Return to India[edit]The Komagata Maru arrived in Calcutta on September 27. Upon entry into the harbour, the ship was stopped by a British gunboat, and the passengers were placed under guard. The government of the British Raj saw the men on the Komagata Maru not only as self-confessed lawbreakers, but also as dangerous political agitators. When the ship docked at Budge Budge, the police went to arrest Baba Gurdit Singh and the 20 or so other men that they saw as leaders. He resisted arrest, a friend of his assaulted a policeman and a general riot ensued. Shots were fired, 19 of the passengers were killed. Some escaped, but the remainder were arrested and imprisoned or sent to their villages and kept under village arrest for the duration of the First World War. This incident became known as the Budge Budge Riot.

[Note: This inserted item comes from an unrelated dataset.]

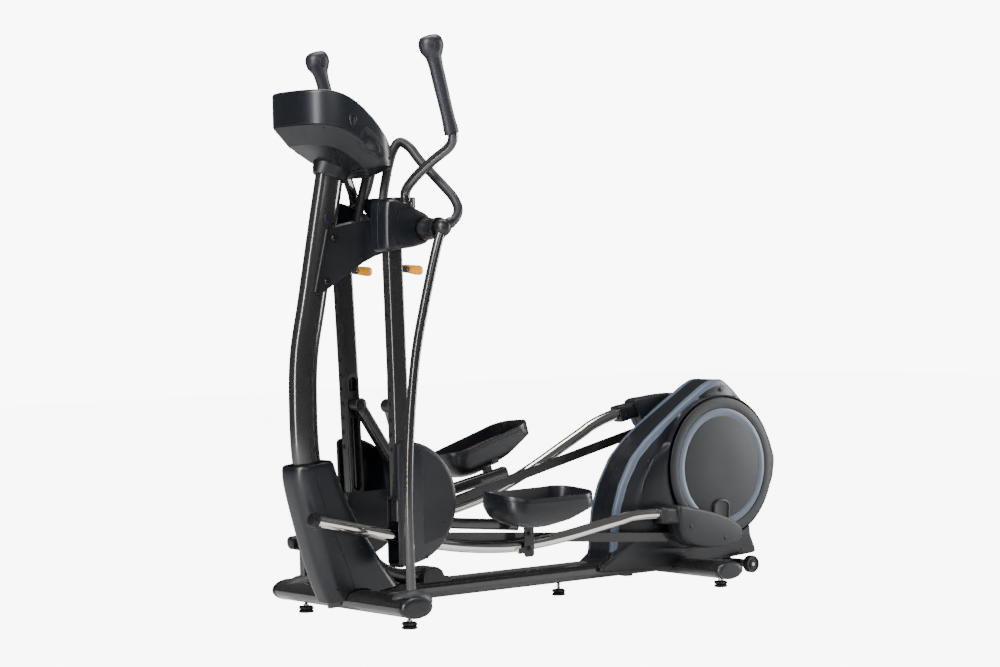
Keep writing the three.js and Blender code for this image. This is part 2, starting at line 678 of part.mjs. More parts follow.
// ---------------------------------------------------------------- link and pedal

const sectionSweep = (points, y, section, steps) => {
  const curve = new THREE.CatmullRomCurve3(points.map(([x, z]) => v3(x, 0, z)), false, 'centripetal');
  return loft(Array.from({ length: steps + 1 }, (_, k) => {
    const p = curve.getPointAt(k / steps);
    const t = curve.getTangentAt(k / steps);
    return section.map(([u, w]) => v3(p.x + t.z * u, y + w, p.z - t.x * u));
  }));
};
const LINK_LINE = [[PIVOT.x + 5, PIVOT.z - 12], [150, 447], [186, 342], [202, 308], [236, 292],
  [313, 279], [420, 268], [560, 254]];
const link = cut(
  join(
    sectionSweep(LINK_LINE, -90, roundedRect(0, 0, 34, 36, 9, 2), 14),
    pin(PIVOT.x, PIVOT.z, -108.8, -71, 21, 20),
  ),
  pin(PIVOT.x, PIVOT.z, -130, -60, 8 + GAP, 16),
);

// Pedal: a dished tray that deepens under the foot, carried on the link's bar.
const PEDAL_RINGS = [
  { z: 268, tilt: 0, x0: 452, x1: 560, y0: -140, y1: -280, r: 40 },
  { z: 286, tilt: 0, x0: 420, x1: 640, y0: -116, y1: -296, r: 40 },
  { z: 322, tilt: -0.01, x0: 397, x1: 736, y0: -109, y1: -300, r: 46 },
  { z: 359, tilt: -0.012, x0: 393, x1: 745, y0: -102, y1: -301, r: 50 },
];
const pedalRing = ({ z, tilt, x0, x1, y0, y1, r }, inset = 0) =>
  roundedRect((x0 + x1) / 2, (y0 + y1) / 2, x1 - x0 - 2 * inset, y0 - y1 - 2 * inset, r - inset, 4)
    .map(([x, y]) => v3(x, y, z + tilt * (x - 570) + 0.075 * (y + 200)));
const tread = PEDAL_RINGS[3];
const tray = cut(
  loft(PEDAL_RINGS.map((ring) => pedalRing(ring))),
  loft([pedalRing({ ...tread, z: 322 }, 10), pedalRing({ ...tread, z: 420 }, 10)]),
);
const carriage = join(
  box(535, 575, -172, -165, 158, 300),
  box(540, 570, -172, -112, 285, 300),
  box(516, 540, -172, -167, 172, 190),
  pin(520, 181, -168, -161.8, 11, 16),
);
const pedal = cut(
  join(tray, carriage),
  sectionSweep(LINK_LINE, -90, roundedRect(0, 0, 34 + 2 * GAP, 36 + 2 * GAP, 9, 2), 14),
);

// ---------------------------------------------------------------- rails

const RAIL_LINE = [[-247, 334], [49, 264], [222, 225], [345, 206], [495, 194], [600, 197], [733, 210],
  [868, 230], [958, 243], [1006, 251], [1106, 251], [1180, 241]];
const railTube = (radius) =>
  tube(RAIL_LINE.map(([x, z]) => [x, -RAIL_Y, z]), radius, 22, 10);
// Moves a piece drawn on the left rail to the right rail's place.
const RAIL_SHIFT = { from: { x: 464, z: 287.5 }, dx: 97.5, dz: 119 };
const toRightRail = (geometry) => pitched(mirrored(geometry), RIGHT_RAIL_PITCH, RAIL_SHIFT.from)
  .translate(RAIL_SHIFT.dx, 0, RAIL_SHIFT.dz);
const bumper = pin(0, 0, -RAIL_Y - 12, -RAIL_Y + 12, 9, 12).translate(-228, 0, 312);
const trunnion = ({ x, z }, side) => pin(x, z, side * 168, side * 119, 9, 16);

const COVER_LINE = [[1192, 269], [1268, 260], [1330, 246], [1386, 229], [1440, 207], [1472, 184],
  [1480, 160], [1462, 134], [1419, 122], [1360, 121], [1291, 127], [1232, 144], [1204, 172],
  [1194, 215]];
const railCover = cut(
  join(
    slab(COVER_LINE, -109.2, -175, 5),
    box(1120, 1200, -RAIL_Y - 27, -RAIL_Y + 27, 214, 274),
    strap([[265, 241], [1334, 155]], 15, -112, -121.5),
  ),
  railTube(RAIL_RADIUS + GAP),
  railTube(RAIL_RADIUS + GAP).translate(1, 0, 0),
);

// ---------------------------------------------------------------- place both sides

const rightArm = (geometry) => pitched(mirrored(geometry), RIGHT_ARM_LAG, HUB);
const swung = ({ x, z }) => {
  const a = radians(RIGHT_ARM_LAG);
  const [dx, dz] = [x - HUB.x, z - HUB.z];
  return { x: HUB.x + dx * Math.cos(a) - dz * Math.sin(a), z: HUB.z + dx * Math.sin(a) + dz * Math.cos(a) };
};
const rightUnit = (geometry) => pitched(rightArm(geometry), RIGHT_PEDAL_PITCH, swung(PIVOT));

const ON_ARM = [
  ['arm', arm, STEEL],
  ['hub_cover', hubCover, PLASTIC],
  ['moving_handlebar', movingBar, DARK],
  ['guard', guard, PLASTIC],
  ['stride_slider', sliderBored, IRON],
  ['stride_lever', stride, YELLOW],
];
const ON_LINK = [
  ['link_pin', linkPin, IRON],
  ['link', link, STEEL],
  ['pedal', pedal, PLASTIC],
];
for (const [name, geometry, material] of ON_ARM) {
  add(`${name}_left`, geometry, material);
  add(`${name}_right`, rightArm(geometry), material);
}
for (const [name, geometry, material] of ON_LINK) {
  add(`${name}_left`, geometry, material);
  add(`${name}_right`, rightUnit(geometry), material);
}
const rail = join(railTube(RAIL_RADIUS), bumper);
add('rail_left', join(rail, trunnion(GUIDE, -1)), CHROME);
add('rail_right', join(toRightRail(rail), trunnion(swung(GUIDE), 1)), CHROME);
add('rail_cover_left', railCover, PLASTIC);
add('rail_cover_right', toRightRail(railCover), PLASTIC);

export default machine;
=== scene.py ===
import math
import bpy
import bmesh
import numpy as np
from mathutils import Matrix, Vector
from mathutils.bvhtree import BVHTree


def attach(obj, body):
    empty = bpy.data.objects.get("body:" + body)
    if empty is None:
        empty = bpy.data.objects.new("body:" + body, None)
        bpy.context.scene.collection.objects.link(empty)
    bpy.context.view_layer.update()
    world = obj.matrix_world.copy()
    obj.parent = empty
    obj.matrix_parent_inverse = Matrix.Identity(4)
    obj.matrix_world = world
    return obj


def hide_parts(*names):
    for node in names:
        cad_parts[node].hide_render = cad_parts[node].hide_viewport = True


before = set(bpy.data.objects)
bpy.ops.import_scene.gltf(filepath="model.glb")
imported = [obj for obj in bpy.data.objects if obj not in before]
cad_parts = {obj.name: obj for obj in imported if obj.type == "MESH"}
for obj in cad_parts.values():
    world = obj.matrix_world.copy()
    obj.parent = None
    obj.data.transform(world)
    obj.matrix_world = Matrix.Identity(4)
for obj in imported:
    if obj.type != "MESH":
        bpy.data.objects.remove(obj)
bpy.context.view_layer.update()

# Layout in millimetres: x = 0 at the front feet, left is -y, z up. MID is the middle of the length.
MID = 747.5
HUB = (160, 1186)        # axis of the swing arms, (x, z)
CRANK = (1459, 381)      # axis of the crank
PIVOT = (84, 653)        # pin between the stride slider and the link
GUIDE = (86, 255)        # where the rail passes through the arm
ARM_LAG = 1.2            # degrees by which the right arm hangs further back
RAIL_PITCH = 17.43       # degrees by which the right rail climbs more
PEDAL_PITCH = 15.5       # degrees by which the right pedal unit climbs more
LEFT_PIN = -95           # crank angle of the left pin
ARM_Y = 134
RAIL_Y = 142
POST_Y = 280
LINK_Y = 90

rad = math.radians
SIDES = ((-1, "left"), (1, "right"))


# ---- outlines

def ellipse(cx, cz, a, b, n, start=0, sweep=360):
    count = n + 1 if sweep < 360 else n
    return [(cx + a * math.cos(rad(start + sweep * i / n)), cz + b * math.sin(rad(start + sweep * i / n)))
            for i in range(count)]


def rounded(cx, cz, w, h, r, n=6):
    pts = []
    for dx, dz, start in ((1, 1, 0), (-1, 1, 90), (-1, -1, 180), (1, -1, 270)):
        for i in range(n + 1):
            t = rad(start + 90 * i / n)
            pts.append((cx + dx * (w / 2 - r) + r * math.cos(t), cz + dz * (h / 2 - r) + r * math.sin(t)))
    return pts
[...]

Ringleader Gurdit Singh Sandhu managed to escape and lived in hiding until 1922. He was urged by Mahatma Gandhi to give himself up as a ‘true patriot’; he duly did so, and was imprisoned for five years.

Significance[edit]The Komagata Maru incident was widely cited at the time by Indian groups to highlight discrepancies in Canadian immigration laws. Further, the inflamed passions in the wake of the incident were widely cultivated by the Indian revolutionary organisation, the Ghadar Party, to rally support for its aims. In a number of meetings ranging from California in 1914 to the Indian diaspora, prominent Ghadarites including Barkatullah, Tarak Nath Das, and Sohan Singh used the incident as a rallying point to recruit members for the Ghadar movement, most notably in support of promulgating plans to coordinate a massive uprising in India. Lack of support from the general population caused these plans to come to nothing.

Credit:

http://en.wikipedia.org/wiki/Komagata_Maru_incident


4 posted on 05/08/2014 1:57:03 AM PDT by Candor7 (Obama fascism article:(http://www.americanthinker.com/2009/05/barack_obama_the_quintessentia_1.html))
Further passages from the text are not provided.